**Given task**
Please report every line from the material that contains the word "down".

**Raw data**
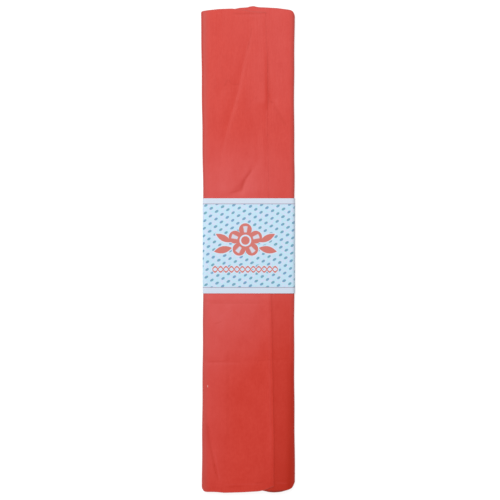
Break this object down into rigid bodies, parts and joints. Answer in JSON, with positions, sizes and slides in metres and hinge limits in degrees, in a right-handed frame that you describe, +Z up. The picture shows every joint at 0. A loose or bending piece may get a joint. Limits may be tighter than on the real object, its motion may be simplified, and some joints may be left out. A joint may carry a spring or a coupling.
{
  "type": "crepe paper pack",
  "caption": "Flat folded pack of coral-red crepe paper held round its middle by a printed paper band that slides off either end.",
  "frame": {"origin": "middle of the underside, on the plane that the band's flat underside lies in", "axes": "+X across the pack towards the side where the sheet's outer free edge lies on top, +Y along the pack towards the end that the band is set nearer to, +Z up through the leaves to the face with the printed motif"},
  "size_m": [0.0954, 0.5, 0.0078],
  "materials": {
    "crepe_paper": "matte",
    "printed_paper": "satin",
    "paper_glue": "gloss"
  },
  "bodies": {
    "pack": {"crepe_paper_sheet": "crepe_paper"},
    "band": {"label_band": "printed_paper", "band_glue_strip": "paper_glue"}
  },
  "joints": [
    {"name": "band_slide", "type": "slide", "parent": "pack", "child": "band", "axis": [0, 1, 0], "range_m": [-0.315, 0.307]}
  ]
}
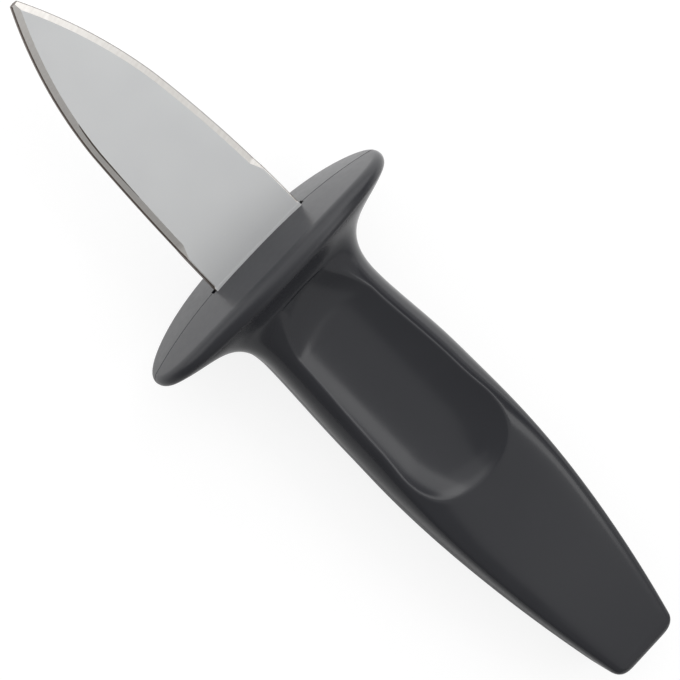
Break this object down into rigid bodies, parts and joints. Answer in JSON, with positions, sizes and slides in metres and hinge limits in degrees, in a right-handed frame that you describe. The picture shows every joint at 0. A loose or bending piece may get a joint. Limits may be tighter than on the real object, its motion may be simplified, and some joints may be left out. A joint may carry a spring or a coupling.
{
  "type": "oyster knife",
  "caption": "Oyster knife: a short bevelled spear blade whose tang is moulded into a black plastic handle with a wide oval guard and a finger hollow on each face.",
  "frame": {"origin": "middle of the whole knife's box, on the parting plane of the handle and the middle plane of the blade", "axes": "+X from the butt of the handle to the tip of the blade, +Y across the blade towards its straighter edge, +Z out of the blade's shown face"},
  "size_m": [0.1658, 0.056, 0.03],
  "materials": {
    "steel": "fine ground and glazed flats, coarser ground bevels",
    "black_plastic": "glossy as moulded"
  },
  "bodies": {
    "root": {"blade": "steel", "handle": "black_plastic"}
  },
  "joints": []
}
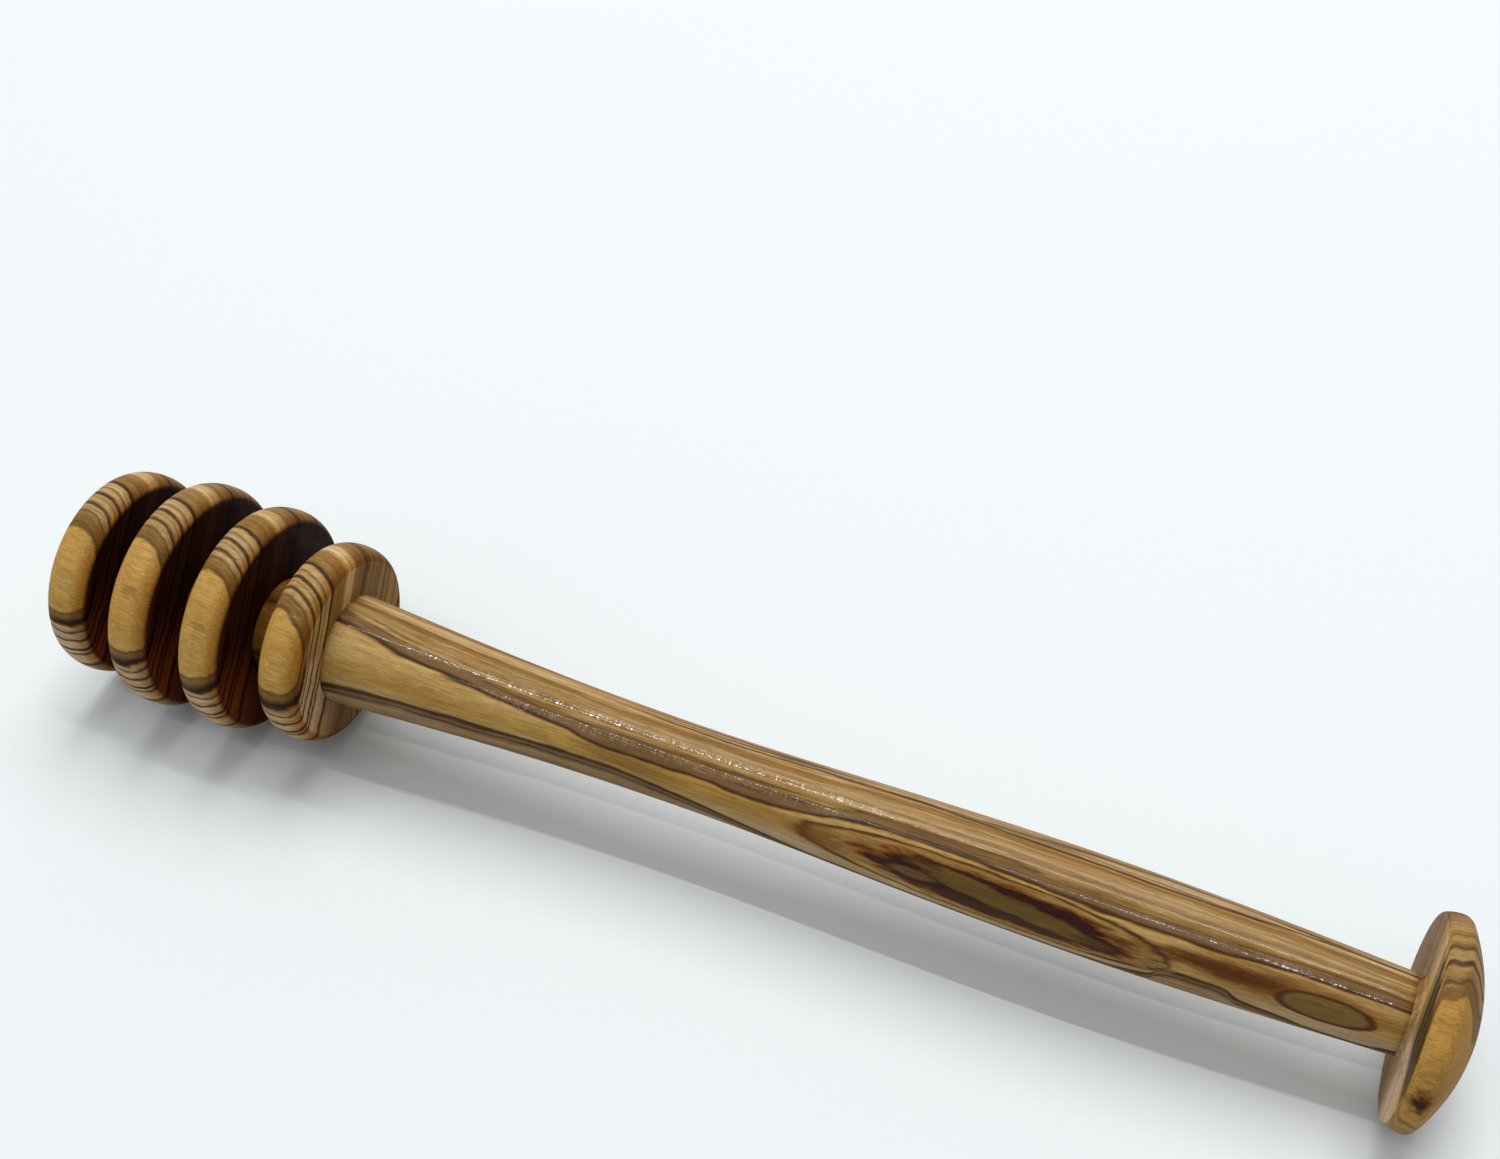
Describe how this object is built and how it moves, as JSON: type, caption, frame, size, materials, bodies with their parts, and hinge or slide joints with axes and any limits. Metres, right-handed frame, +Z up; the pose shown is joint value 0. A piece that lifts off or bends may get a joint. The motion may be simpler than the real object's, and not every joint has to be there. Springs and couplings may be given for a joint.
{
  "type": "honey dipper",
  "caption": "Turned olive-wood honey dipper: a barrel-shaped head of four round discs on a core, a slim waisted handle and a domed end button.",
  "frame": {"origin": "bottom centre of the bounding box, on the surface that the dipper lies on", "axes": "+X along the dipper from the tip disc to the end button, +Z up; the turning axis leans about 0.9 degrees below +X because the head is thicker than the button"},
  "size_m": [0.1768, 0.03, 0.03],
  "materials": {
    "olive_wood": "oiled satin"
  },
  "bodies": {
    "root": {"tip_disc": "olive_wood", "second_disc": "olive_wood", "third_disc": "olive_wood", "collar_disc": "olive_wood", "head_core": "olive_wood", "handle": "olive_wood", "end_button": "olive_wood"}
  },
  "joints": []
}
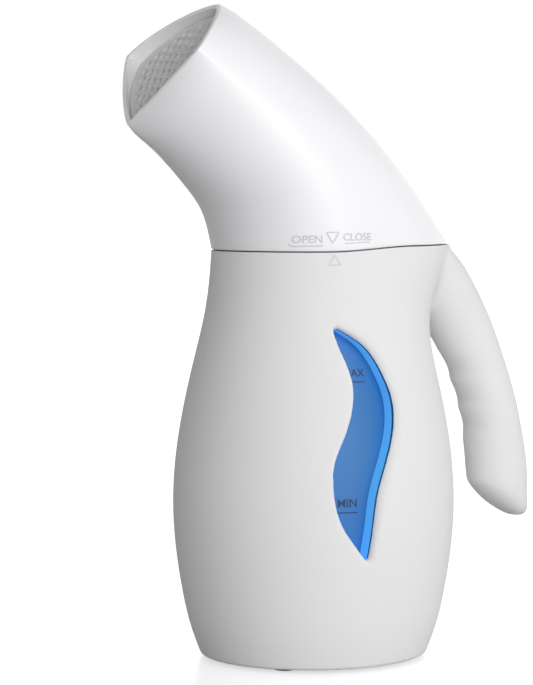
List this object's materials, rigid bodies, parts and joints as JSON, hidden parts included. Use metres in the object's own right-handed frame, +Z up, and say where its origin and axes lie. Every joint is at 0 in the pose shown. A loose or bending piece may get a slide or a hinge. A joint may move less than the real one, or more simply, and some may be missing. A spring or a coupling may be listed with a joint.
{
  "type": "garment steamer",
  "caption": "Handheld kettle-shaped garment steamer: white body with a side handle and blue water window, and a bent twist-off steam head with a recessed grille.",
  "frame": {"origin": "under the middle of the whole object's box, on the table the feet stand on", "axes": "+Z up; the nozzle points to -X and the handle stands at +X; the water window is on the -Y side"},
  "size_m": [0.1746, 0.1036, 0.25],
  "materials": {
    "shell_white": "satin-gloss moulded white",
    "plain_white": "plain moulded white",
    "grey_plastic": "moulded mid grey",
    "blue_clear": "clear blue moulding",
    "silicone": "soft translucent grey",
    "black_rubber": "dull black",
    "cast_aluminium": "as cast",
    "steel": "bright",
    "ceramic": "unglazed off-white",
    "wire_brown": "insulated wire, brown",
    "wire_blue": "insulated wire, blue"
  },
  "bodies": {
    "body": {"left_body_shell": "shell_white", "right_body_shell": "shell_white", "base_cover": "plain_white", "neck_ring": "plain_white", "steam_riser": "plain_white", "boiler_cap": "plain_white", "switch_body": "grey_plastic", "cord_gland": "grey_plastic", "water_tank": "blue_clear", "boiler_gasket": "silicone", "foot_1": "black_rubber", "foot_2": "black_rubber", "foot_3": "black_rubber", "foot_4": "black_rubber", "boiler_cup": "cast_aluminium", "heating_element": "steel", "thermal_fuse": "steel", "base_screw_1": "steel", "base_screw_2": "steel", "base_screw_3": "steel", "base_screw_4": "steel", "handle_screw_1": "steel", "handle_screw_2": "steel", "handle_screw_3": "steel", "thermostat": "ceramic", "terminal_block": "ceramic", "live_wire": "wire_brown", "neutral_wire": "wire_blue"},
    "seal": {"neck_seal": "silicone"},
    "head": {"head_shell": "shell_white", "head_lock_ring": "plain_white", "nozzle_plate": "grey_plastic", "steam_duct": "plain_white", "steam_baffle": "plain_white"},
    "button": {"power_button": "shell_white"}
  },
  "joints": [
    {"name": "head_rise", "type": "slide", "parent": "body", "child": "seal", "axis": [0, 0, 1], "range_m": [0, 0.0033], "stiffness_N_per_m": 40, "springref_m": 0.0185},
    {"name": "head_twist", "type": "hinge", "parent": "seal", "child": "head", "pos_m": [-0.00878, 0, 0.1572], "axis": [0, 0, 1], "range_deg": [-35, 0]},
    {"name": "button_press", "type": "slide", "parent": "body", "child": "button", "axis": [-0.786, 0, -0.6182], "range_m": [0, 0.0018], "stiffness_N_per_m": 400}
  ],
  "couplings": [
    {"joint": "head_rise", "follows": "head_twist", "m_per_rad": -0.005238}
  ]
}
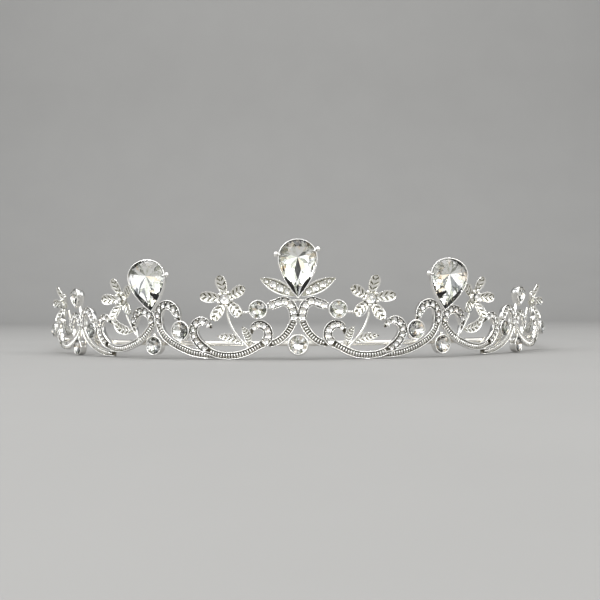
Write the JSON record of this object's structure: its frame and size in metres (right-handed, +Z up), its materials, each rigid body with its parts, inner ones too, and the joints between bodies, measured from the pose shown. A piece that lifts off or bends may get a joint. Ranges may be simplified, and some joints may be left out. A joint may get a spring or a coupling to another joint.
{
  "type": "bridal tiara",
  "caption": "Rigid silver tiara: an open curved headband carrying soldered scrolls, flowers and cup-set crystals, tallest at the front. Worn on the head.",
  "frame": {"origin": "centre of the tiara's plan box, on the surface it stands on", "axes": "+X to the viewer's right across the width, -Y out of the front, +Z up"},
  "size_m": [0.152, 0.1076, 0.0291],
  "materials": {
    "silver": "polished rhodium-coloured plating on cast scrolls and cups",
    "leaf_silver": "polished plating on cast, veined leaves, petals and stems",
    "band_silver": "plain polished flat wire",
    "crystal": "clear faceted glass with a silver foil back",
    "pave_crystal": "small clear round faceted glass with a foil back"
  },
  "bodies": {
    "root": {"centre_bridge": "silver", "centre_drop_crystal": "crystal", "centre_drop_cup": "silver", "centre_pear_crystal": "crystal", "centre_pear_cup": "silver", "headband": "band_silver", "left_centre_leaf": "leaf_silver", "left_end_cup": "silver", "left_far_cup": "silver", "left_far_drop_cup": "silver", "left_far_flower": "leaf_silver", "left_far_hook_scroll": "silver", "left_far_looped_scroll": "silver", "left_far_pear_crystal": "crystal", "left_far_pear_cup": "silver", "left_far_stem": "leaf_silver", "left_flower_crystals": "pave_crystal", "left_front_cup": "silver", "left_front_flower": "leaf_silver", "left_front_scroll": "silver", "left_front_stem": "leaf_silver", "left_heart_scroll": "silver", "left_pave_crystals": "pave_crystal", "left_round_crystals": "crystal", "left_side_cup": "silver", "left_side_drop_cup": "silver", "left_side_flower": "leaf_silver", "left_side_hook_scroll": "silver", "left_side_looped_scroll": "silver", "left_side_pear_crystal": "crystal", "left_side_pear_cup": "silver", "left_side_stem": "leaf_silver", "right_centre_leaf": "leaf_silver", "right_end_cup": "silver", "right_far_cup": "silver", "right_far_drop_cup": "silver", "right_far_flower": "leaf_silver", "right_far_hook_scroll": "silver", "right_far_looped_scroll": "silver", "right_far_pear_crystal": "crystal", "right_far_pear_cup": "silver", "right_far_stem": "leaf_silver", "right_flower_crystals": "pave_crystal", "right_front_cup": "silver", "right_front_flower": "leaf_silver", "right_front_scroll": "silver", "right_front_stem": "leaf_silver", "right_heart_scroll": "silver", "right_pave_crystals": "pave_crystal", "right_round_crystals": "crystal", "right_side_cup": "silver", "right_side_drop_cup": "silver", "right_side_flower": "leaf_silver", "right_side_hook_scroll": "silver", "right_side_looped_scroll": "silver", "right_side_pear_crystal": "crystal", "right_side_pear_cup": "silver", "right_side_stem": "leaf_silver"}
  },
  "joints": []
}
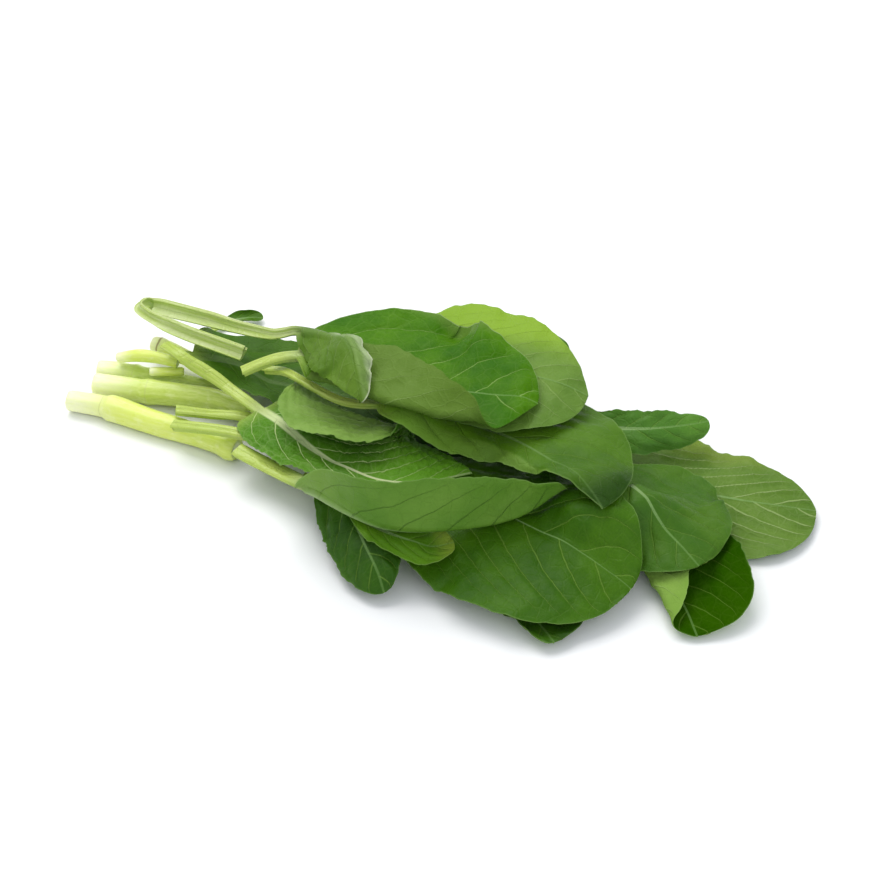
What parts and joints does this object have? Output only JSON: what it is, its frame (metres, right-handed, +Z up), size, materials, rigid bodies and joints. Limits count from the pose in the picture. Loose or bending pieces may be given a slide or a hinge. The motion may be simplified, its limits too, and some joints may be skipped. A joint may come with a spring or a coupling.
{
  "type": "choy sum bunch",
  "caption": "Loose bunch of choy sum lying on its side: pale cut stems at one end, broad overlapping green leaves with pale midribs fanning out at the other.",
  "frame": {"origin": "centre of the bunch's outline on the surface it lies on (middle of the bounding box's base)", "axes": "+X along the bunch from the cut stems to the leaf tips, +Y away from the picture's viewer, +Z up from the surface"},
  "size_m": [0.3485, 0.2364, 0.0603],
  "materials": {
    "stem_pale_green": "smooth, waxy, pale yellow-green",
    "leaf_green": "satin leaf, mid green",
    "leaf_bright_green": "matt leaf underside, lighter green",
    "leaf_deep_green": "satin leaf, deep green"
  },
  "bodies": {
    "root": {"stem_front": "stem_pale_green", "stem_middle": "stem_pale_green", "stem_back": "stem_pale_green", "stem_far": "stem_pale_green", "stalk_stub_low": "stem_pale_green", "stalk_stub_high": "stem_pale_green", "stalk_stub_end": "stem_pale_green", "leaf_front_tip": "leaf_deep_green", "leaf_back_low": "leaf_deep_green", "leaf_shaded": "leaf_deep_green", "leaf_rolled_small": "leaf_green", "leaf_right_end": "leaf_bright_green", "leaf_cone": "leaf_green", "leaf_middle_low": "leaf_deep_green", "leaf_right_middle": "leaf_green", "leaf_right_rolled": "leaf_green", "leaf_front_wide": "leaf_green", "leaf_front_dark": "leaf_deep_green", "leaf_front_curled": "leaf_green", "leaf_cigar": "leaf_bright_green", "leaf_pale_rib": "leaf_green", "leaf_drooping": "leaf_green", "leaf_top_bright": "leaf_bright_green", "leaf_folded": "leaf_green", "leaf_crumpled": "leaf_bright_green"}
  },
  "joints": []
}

**Task solution**
Break this object down into rigid bodies, parts and joints. Answer in JSON, with positions, sizes and slides in metres and hinge limits in degrees, in a right-handed frame that you describe, +Z up. The picture shows every joint at 0. A loose or bending piece may get a joint. Limits may be tighter than on the real object, its motion may be simplified, and some joints may be left out. A joint may carry a spring or a coupling.
Break this object down into rigid bodies, parts and joints. Answer in JSON, with positions, sizes and slides in metres and hinge limits in degrees, in a right-handed frame that you describe. The picture shows every joint at 0. A loose or bending piece may get a joint. Limits may be tighter than on the real object, its motion may be simplified, and some joints may be left out. A joint may carry a spring or a coupling.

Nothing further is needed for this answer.